In order to bring the evidence of a witness that of an expert it has to be shown that he has made a special study of the subject or acquired a special experience or in other words he is skilled and has an adequate knowledge of the subject.

  • Musheer Khan v. State of M.P., AIR 2010 SC 762

The evidence of a fingerprint expert is not substantive evidence. It can only be used to corroborate some items of substantive evidence which are on record.

WITNESSES

  • Rabinder Kumar Dey v. State of Orissa, AIR 1977 SC 170

The Supreme Court held that the whole testimony of an accomplice, need not be rejected nor such witness can be regarded as a wholly unreliable witness. The court can rely upon that part of the testimony which inspires confidence and credit.

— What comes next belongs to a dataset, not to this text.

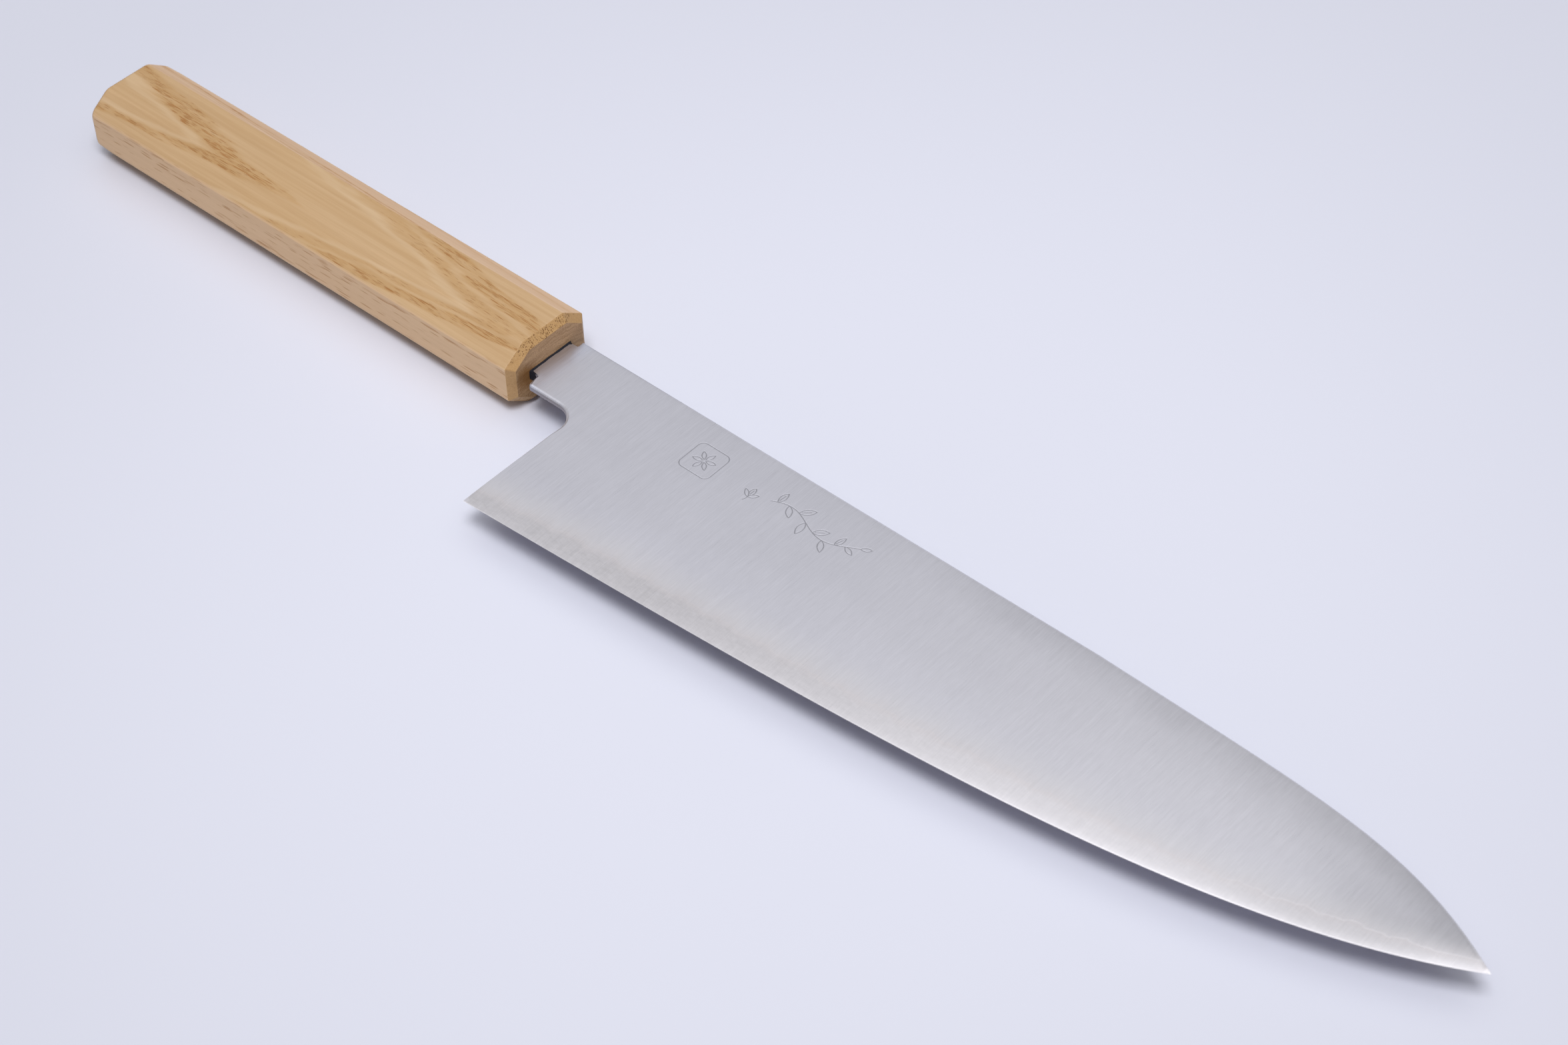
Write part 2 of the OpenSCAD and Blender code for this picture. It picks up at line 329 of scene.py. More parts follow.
def outline():
    """Outline, counter-clockwise seen from the right face, as rows of
    x, y, rounding; and how many rows lie on the edge before the point."""
    rows = []

    def run(points, rounding):
        for p in points[:-1]:
            rows.append((p[0], p[1],
                         rounding(p) if callable(rounding) else rounding))

    run(resample(EDGE, 0.9), 0.0)
    edge_count = len(rows)
    # point to upper shoulder along the spine, with short steps at the point
    spine = np.vstack([SPINE[::-1], [(SHOULDER_X, SPINE_Y)]])
    near = [0, 0.28, 0.62, 1.05, 1.5, 2.05]
    far = np.concatenate([np.linspace(near[-1], 110, 400),
                          [arc_length(spine)[-1]]])
    run(at_distance(spine, np.array(near)), spine_rounding)
    run(resample(at_distance(spine, far), 1.0), spine_rounding)
    # upper shoulder, round the tang, lower shoulder
    tang_r, shoulder_r = 0.12, 0.9
    collar_x, taper = -4, 0.15
    corners = [(SHOULDER_X, SPINE_Y), (SHOULDER_X, TANG_TOP),
               (collar_x, TANG_TOP - taper), (-TANG_LEN, TANG_END),
               (-TANG_LEN, -TANG_END), (collar_x, -TANG_BOT + taper),
               (SHOULDER_X, -TANG_BOT), (SHOULDER_X, -NECK_Y + shoulder_r)]
    for start, end, step, rounding in zip(
            corners, corners[1:], (0.3, 0.5, 4.0, 1.4, 4.0, 0.5, 0.3),
            (0.25, *[tang_r] * 5, lower_shoulder_rounding)):
        run(resample([start, end], step), rounding)
    turn = np.linspace(math.pi, 1.5 * math.pi, 7)
    run(np.column_stack([SHOULDER_X + shoulder_r + shoulder_r * np.cos(turn),
                         -NECK_Y + shoulder_r + shoulder_r * np.sin(turn)]), 0.7)
    # neck, choil and heel
    run(resample([(SHOULDER_X + shoulder_r, -NECK_Y), (CHOIL_X, -NECK_Y)], 0.6),
        0.85)
    turn = np.linspace(math.pi / 2, 0, 23)
    run(np.column_stack([CHOIL_X + CHOIL_R * np.cos(turn),
                         CHOIL_Y + CHOIL_R * np.sin(turn)]), choil_rounding)
    heel = resample([(HEEL_X + HEEL_LEAN, CHOIL_Y), (HEEL_X, -HEEL_Y)], 0.8)
    bevel_y = -HEEL_Y + float(bevel_width(HEEL_X))
    heel = heel[heel[:, 1] > bevel_y + 0.25]
    k = (bevel_y + HEEL_Y) / (CHOIL_Y + HEEL_Y)
    run(np.vstack([heel, [(HEEL_X + HEEL_LEAN * k, bevel_y)],
                   [(HEEL_X, -HEEL_Y)]]), choil_rounding)
    return np.array(rows), edge_count


def inward(loop):
    """Inward directions at each outline vertex: unit length, and mitred."""
    following = np.roll(loop, -1, 0) - loop
    previous = loop - np.roll(loop, 1, 0)
    a = previous / np.linalg.norm(previous, axis=1)[:, None]
    b = following / np.linalg.norm(following, axis=1)[:, None]
    normal_a = np.column_stack([-a[:, 1], a[:, 0]])
    middle = normal_a + np.column_stack([-b[:, 1], b[:, 0]])
    unit = middle / np.linalg.norm(middle, axis=1)[:, None]
    scale = 1 / np.maximum((unit * normal_a).sum(1), 0.35)
    return unit, unit * scale[:, None]


# Outline vertex TIP is the point; those before it lie on the cutting edge.
OUTLINE, TIP = outline()
OUT_XY, ROUNDING = OUTLINE[:, :2], OUTLINE[:, 2]
N_OUT = len(OUT_XY)
UNIT, MITRE = inward(OUT_XY)


# ------------------------------------------------ triangulated blade sheet
def edges_of(tri):
    """Sorted and directed form of each edge of a triangle."""
    for a, b in ((0, 1), (1, 2), (2, 0)):
        yield ((min(tri[a], tri[b]), max(tri[a], tri[b])), (tri[a], tri[b]))


def in_blank(x, y):
    """Which places lie inside the blade or tang, clear of the outline."""
    blade = ((x > HEEL_X + 0.6) & (y > edge_y(x) + 0.5)
             & (y < spine_y(x) - 0.7))
    neck = ((x > SHOULDER_X + 0.8) & (x <= HEEL_X + 0.6)
            & (y > -NECK_Y + 0.9) & (y < SPINE_Y - 0.7))
    from_choil = np.hypot(x - CHOIL_X, y - CHOIL_Y)
    under = ((x > CHOIL_X) & (x <= HEEL_X + 0.6) & (y <= -NECK_Y + 0.9)
             & (from_choil > CHOIL_R + 0.8) & (y > CHOIL_Y))
    half = TANG_END + (TANG_TOP - TANG_END) * (x + TANG_LEN) / (TANG_LEN + 2.5)
    tang = ((x < SHOULDER_X - 0.3) & (np.abs(y) < half - 0.5)
            & (x > -TANG_LEN + 0.6))
    return blade | neck | under | tang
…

  • State of U.P. v. Ramesh Pal, (1996) 10 SCC 306

The Supreme Court held that the testimony of a hostile witness requires close scrutiny because he is contradicting himself, and that portion of his statement, which is consistent with the prosecution or defence, may be accepted.

  • Juwar Singh v. State of M.P., AIR 1981 SC 373

If the oral testimony of witnesses is on the face of it unacceptable then the courts are not bound to accept it merely because there is no cross examination.

  • Leela Srinivasa Rao v. State of Andhra Pradesh, AIR 2004 SC 1720

The fact that some of the witnesses have been declared to be hostile does not result in automatic rejection of their evidence. Even the evidence of the hostile witness if it finds support from other evidence may be taken into account.

  • Ramchander v. State of Haryana, AIR 1981 SC 1036

It is the duty of the presiding judge to explore every avenue of justice. For that purpose, he is expressly invested with Section 165 with the right to put questions to witnesses. This right is so wide that he may ask any question he pleases, in any form, at any time, about any fact, relevant or irrelevant.